We often think of definitions in terms of necessary and sufficient conditions. Sufficient conditions are those that give us "enough" information to conclude that something is a element of a given set, and necessary conditions are those that tell us a bit more about the individuals. For instance, in OWL, we might have the axioms:

Man &sqsubseteq; Person
Person &sqsubseteq; ∃hasName

The first is a sufficient condition for Person: knowing that something is a Man is sufficient to determine that it's also a Person. The second is a necessary condition for Persons: if something is a person, then it must have a name. (Dually, we can also note that the first axiom is necessary condition for Man: if something is a Man, then it must be a Person. The second axiom is a sufficient condition for ∃hasName; if something is a Person, then it must have a name.)

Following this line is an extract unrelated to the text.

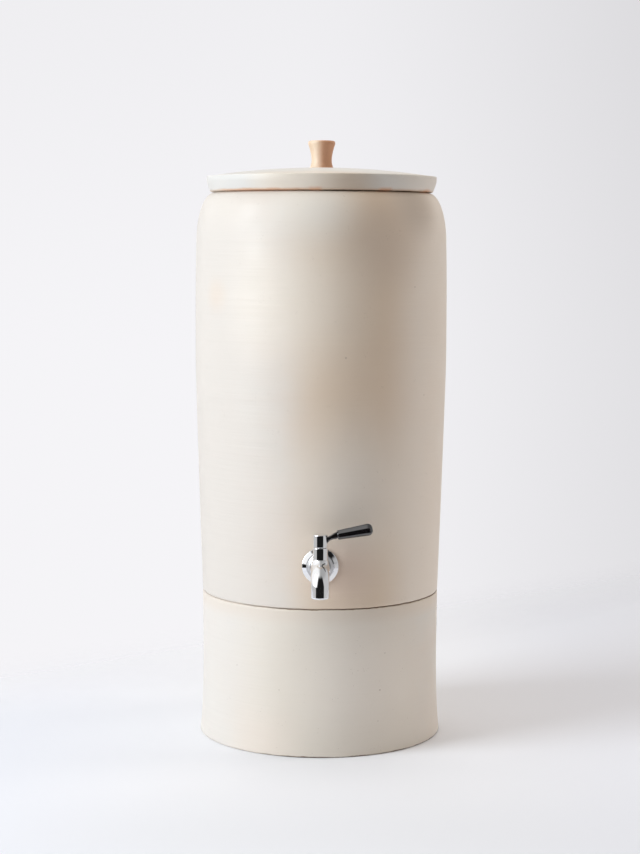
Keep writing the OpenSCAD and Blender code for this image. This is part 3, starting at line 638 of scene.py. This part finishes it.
def plastic(name, colour, tint, low, high, grain=900, depth=0.02 * MM, ior=1.5):
    """Moulded plastic: faint colour drift, fine moulded grain, gloss from low to high."""
    paint = Paint(name)
    drift = paint.noise(24, 3, 0.6)
    paint.set(Base_Color=paint.mix(paint.between(drift, 0.3, 0.7), colour, tint), IOR=ior)
    paint.set(Roughness=paint.between(paint.noise(70, 3), 0.3, 0.7, low, high))
    paint.bump(paint.noise(grain, 2, 0.5), depth, 0.6)
    return paint.material


def clear_plastic():
    paint = Paint("clear_plastic")
    paint.set(Base_Color=(0.93, 0.97, 0.99, 1), Transmission_Weight=0.95, IOR=1.2)
    paint.set(Roughness=paint.between(paint.noise(50, 3), 0.3, 0.7, 0.03, 0.09))
    paint.bump(paint.noise(300, 2), 0.02 * MM, 0.4)
    return paint.material


def silicone():
    paint = Paint("silicone")
    paint.set(Base_Color=paint.mix(paint.noise(40, 3), srgb(232, 232, 226), srgb(216, 217, 212)))
    paint.set(Subsurface_Weight=0.25, Subsurface_Scale=2 * MM, Specular_IOR_Level=0.4)
    paint.set(Roughness=paint.between(paint.noise(120, 2), 0.3, 0.7, 0.42, 0.60))
    paint.bump(paint.noise(1200, 2), 0.03 * MM, 0.5)
    return paint.material


def grains(name, dark, light, scale, depth, rough=0.85):
    """Loose grains: each cell has its own tone and stands a little proud, with painted shade in the gaps
    between cells.
    """
    paint = Paint(name)
    tone, gloss, _ = paint.add("SeparateColor", Color=paint.cells(scale, output="Color")).outputs
    edge = paint.cells(scale, "DISTANCE_TO_EDGE")
    colour = paint.mix(tone, dark, light)
    # painted shade darkens each cell towards its edges, in the gaps between grains
    shade = [value * 0.45 for value in dark]
    colour = paint.mix(paint.between(edge, 0.0, 0.12, 0.85, 0), colour, shade)
    paint.set(Base_Color=colour, Roughness=paint.between(gloss, 0, 1, rough - 0.15, rough + 0.1))
    paint.bump(edge, depth, 0.8)
    return paint.material


def felt():
    paint = Paint("felt")
    fibres = paint.noise(700, 4, 0.7, None, 1.2)
    paint.set(Base_Color=paint.mix(fibres, srgb(214, 213, 206), srgb(242, 241, 236)))
    paint.set(Sheen_Weight=0.4, Sheen_Roughness=0.5)
    paint.set(Roughness=paint.between(fibres, 0.3, 0.7, 0.85, 0.98))
    paint.bump(fibres, 0.4 * MM, 0.7)
    return paint.material


def porous_ceramic():
    paint = Paint("porous_ceramic")
    clouds = paint.noise(30, 4, 0.6)
    pits = paint.cells(1300)
    colour = paint.mix(paint.between(clouds, 0.3, 0.7), srgb(240, 237, 229), srgb(228, 223, 212))
    colour = paint.mix(paint.between(pits, 0.05, 0.20, 0.25, 0), colour, srgb(190, 180, 165))
    paint.set(Base_Color=colour, Specular_IOR_Level=0.25)
    paint.set(Roughness=paint.between(clouds, 0.3, 0.7, 0.78, 0.92))
    paint.bump(paint.noise(800, 4, 0.6), 0.15 * MM, 0.6)
    return paint.material


# ---------------- mesh helpers

# Smallest angle between two faces that stays a crease, in degrees
CREASE = 38
NODE_CREASE = 30
NO_CREASE = 180


def lerp(a, b, t):
    return a + (b - a) * t


def spread(low, high, count):
    """Values in count even steps from low to high."""
    return [low + (high - low) * i / count for i in range(count + 1)]


def arc(cx, cz, radius, start, end, steps):
    """Points of an arc in the outline's plane, with angles in degrees."""
    angles = [math.radians(a) for a in spread(start, end, steps)]
    return [(cx + radius * math.cos(a), cz + radius * math.sin(a)) for a in angles]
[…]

Constraint checking is typically the task of finding individuals that meet the sufficient conditions for a class, but don't satisfy all the necessary conditions. That's not what you're trying to do here. Instead, you're looking for individuals that meet the necessary and sufficient conditions of personhood:

  1. have exactly the label "Person"
  2. know only other persons.

In constraint validation, you'll write a query that that finds problematic individuals (e.g., things that are supposed to be persons, but aren't), but in your task, you'll find good individuals.

Finding individuals that meet your specification

In general you can't specify recursive definitions in SPARQL, but in this case, you can write a query that will select all people. The trick is to first use a pattern that identifies all nodes in the graph. Then, conceptually, we suppose that each one is a person, and then filter out those that don't meet the conditions. That's possible in this case, because the condition is simply that everything reachable by a chain of foaf:knows (including the zero length chain) should have the label "Person" and nothing else. Here's some sample data (including the examples from your answer), the query, and finally the results.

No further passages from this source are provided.